O fortalecimento desses grupos locais resultou no aumento da influência de Teerã nos países onde eles atuam. Recentemente, o site Intercept publicou uma série de reportagens com documentos vazados da inteligência iraniana e iraquiana que mostram a atuação pessoal do general Soleimani na política do Iraque. Em um golpe de mestre, o general aproveitou a rede de espionagem montada pelos Estados Unidos – e que ficou abandonada com a retirada americana do país – para garantir proeminência na política local e consolidar assim um importante aliado regional.
Dentre outros benefícios, essa rede de alianças tornou praticamente inviável o ataque direto de uma grande potência ao Irã, mesmo tendo enorme vantagem militar. Isso porque uma ação contra Teerã desencadearia a reação dos aliados iranianos — os chamados “proxies”, ou procuradores — em diversos países, afundando em crise toda a região do Oriente Médio. Provavelmente, não deixariam de ser atingidos os parceiros dos Estados Unidos, notadamente Israel e Arábia Saudita, assim como os interesses comerciais do mundo ocidental seriam afetados, principalmente o fornecimento de petróleo.
— Além de aumentar sua influência na região, o Irã tem usado pelos últimos 20 anos suas alianças como poder de dissuasão contra ataques dos Estados Unidos e de Israel — afirmou Hamed Mousavi, professor de Ciências Políticas da Universidade de Teerã.

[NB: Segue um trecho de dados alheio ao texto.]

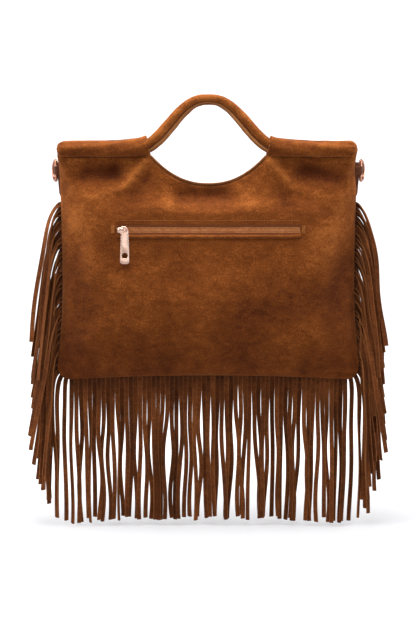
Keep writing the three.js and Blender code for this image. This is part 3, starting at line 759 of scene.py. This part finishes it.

Considerando seus feitos como comandante das Forças Quds e sua popularidade entre os iranianos, surpreendeu a alguns que Soleimani não tenha sido escolhido como novo comandante da Guarda Revolucionária do Irã, em abril passado. Na ocasião, no entanto, analistas ressaltaram que sua importância era evidente independentemente do cargo que ocupava. Ele já era considerado no Ocidente a segunda pessoa mais importante do Irã, atrás apenas do líder supremo Ali Khamenei.